FWIW, if the changes in the backport are significant I tend to use the following approach as it captures both the original commit as well as the details on what changes were made and why.
ima: use the lsm policy update notifier
Really good explanation of what changes were necessary from the original patch, including why they were necessary in the first place.
commit b169424551930a9325f700f502802f4d515194e5 Author: Janne Karhunen janne.karhunen@gmail.com Date: Fri Jun 14 15:20:15 2019 +0300
ima: use the lsm policy update notifier
Don't do lazy policy updates while running the rule matching, run the updates as they happen.
Depends on commit f242064c5df3 ("LSM: switch to blocking policy update notifiers")
Signed-off-by: Janne Karhunen janne.karhunen@gmail.com Signed-off-by: Mimi Zohar zohar@linux.ibm.com
Although your suggested solution of using "cmpxchg" isn't needed in recent kernels, it wouldn't hurt either, right? Assuming that Paul would be willing to accept it, that could be another option.
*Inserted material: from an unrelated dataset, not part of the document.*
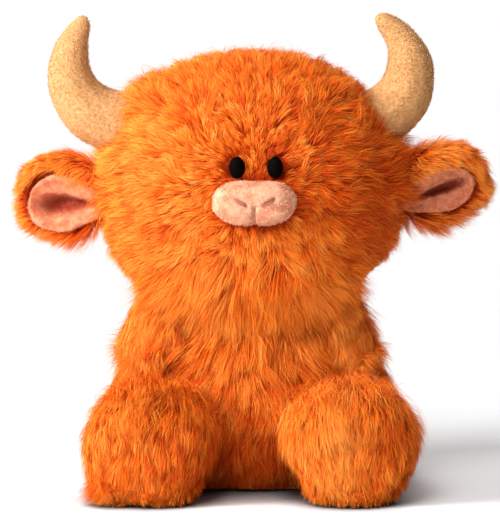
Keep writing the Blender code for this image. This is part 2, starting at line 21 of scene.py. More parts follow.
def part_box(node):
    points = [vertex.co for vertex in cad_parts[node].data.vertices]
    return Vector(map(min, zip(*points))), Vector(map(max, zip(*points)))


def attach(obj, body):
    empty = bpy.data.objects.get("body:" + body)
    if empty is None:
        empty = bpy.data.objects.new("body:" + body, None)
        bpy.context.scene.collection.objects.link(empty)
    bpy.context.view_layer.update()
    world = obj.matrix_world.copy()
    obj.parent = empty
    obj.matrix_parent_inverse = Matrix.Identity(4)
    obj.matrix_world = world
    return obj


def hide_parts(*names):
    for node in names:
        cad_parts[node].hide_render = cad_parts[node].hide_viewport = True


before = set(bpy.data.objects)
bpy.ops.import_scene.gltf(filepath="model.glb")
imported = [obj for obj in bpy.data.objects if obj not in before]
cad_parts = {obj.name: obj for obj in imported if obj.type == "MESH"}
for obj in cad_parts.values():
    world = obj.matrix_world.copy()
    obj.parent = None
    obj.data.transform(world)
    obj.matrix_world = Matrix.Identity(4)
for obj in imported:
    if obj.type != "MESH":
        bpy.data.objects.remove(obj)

LOG = logging.getLogger("plush_cow")
# The fibres' UV map.
FIBRE_MAP = "OFBake"

Colour = tuple[float, float, float]
Point = tuple[float, float, float]
Span = tuple[float, float]
Array = np.ndarray


class Side(Enum):
    """The toy's two sides, as someone who looks at its face sees them."""

    LEFT = "left"
    RIGHT = "right"

    @property
    def sign(self) -> int:
        """-1 on the left, 1 on the right."""
        return -1 if self is Side.LEFT else 1


@dataclass(frozen=True)
class Fold:
    """The long hollow down the middle of an ear: a drop that narrows towards the head.

    x and z are its middle, slope its rise over its run, inward 1 or -1 for the way to the
    head, and taper how fast it narrows, down to its narrowest share. It is pressed into what
    lies in front of y = front, over the given span of the oval, and its colour is darkened
    towards dark with painted shade over another span.
    """

    x: float
    z: float
    half_length: float
    half_height: float
    slope: float
    inward: int
    depth: float
    taper: float = 0.42
    narrowest: float = 0.12
    front: Span = (0.006, 0.011)
    pressed: Span = (0.1, 1.4)
    shaded: Span = (0.15, 1.25)
    shade_share: float = 0.9
    # The colour of the painted shade at the bottom of the hollow.
    dark: Colour = (0.30, 0.022, 0.007)


EAR_FOLDS = {
    Side.LEFT: Fold(-0.1095, 0.1678, 0.0188, 0.0100, 0.04, 1, 0.0072),
    Side.RIGHT: Fold(0.1110, 0.1770, 0.0170, 0.0056, 0.36, -1, 0.0062),
}


# Shader tools


class Signal:
    """A node socket on which Python arithmetic adds Math nodes."""

    def __init__(self, shader: "Shader", socket: bpy.types.NodeSocket) -> None:
        """Wraps one output socket of a shader's tree."""
        self.shader = shader
        self.socket = socket

    def _maths(self, operation: str, *operands: Union[float, "Signal"]) -> "Signal":
        """Adds one Math node.

        Args:
            operation: the Math node's operation.
            operands: the values or signals of its sockets.

        Returns:
            The node's result.
        """
        inputs = dict(enumerate(operands))
        return self.shader.node("ShaderNodeMath", {"operation": operation}, inputs)

    def __add__(self, other: Union[float, "Signal"]) -> "Signal":
        """Adds."""
        return self._maths("ADD", self, other)

    __radd__ = __add__

    def __mul__(self, other: Union[float, "Signal"]) -> "Signal":
        """Multiplies."""
        return self._maths("MULTIPLY", self, other)

    __rmul__ = __mul__

    def __sub__(self, other: Union[float, "Signal"]) -> "Signal":
        """Subtracts."""
        return self._maths("SUBTRACT", self, other)

    def __rsub__(self, other: Union[float, "Signal"]) -> "Signal":
        """Subtracts from a number, as in 1 - mask."""
        return self._maths("SUBTRACT", other, self)

    def between(self, low: float, high: float) -> "Signal":
        """Rises smoothly from 0 at low to 1 at high.

        Args:
            low: the value that gives 0.
            high: the value that gives 1.

        Returns:
            The smooth step.
        """
        inputs = {"Value": self, "From Min": low, "From Max": high}
        settings = {"interpolation_type": "SMOOTHSTEP"}
        return self.shader.node("ShaderNodeMapRange", settings, inputs)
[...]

The cmpxchg part is merely to avoid multiple updates on the same rule item. However I am not so sure why SELinux would set the rule to NULL. My guess is that SELinux is trying to stop others from using an invalidated rule?
Would Paul be able to provide some insight? as well as some Comment on the proposed solution?
I'm not comfortable with what might happen with a cmpxchg assignment when multiple threads are in a related RCU critical section; I'm assuming they would see the new value immediately (it is atomic, right?), which I imagine could cause some consistency problems. However, if someone who understands the intersection of cmpxchg/RCU better than I do can assure me this isn't a problem we can consider it.
How bad is the backport really? Perhaps it is worth doing it to see what it looks like?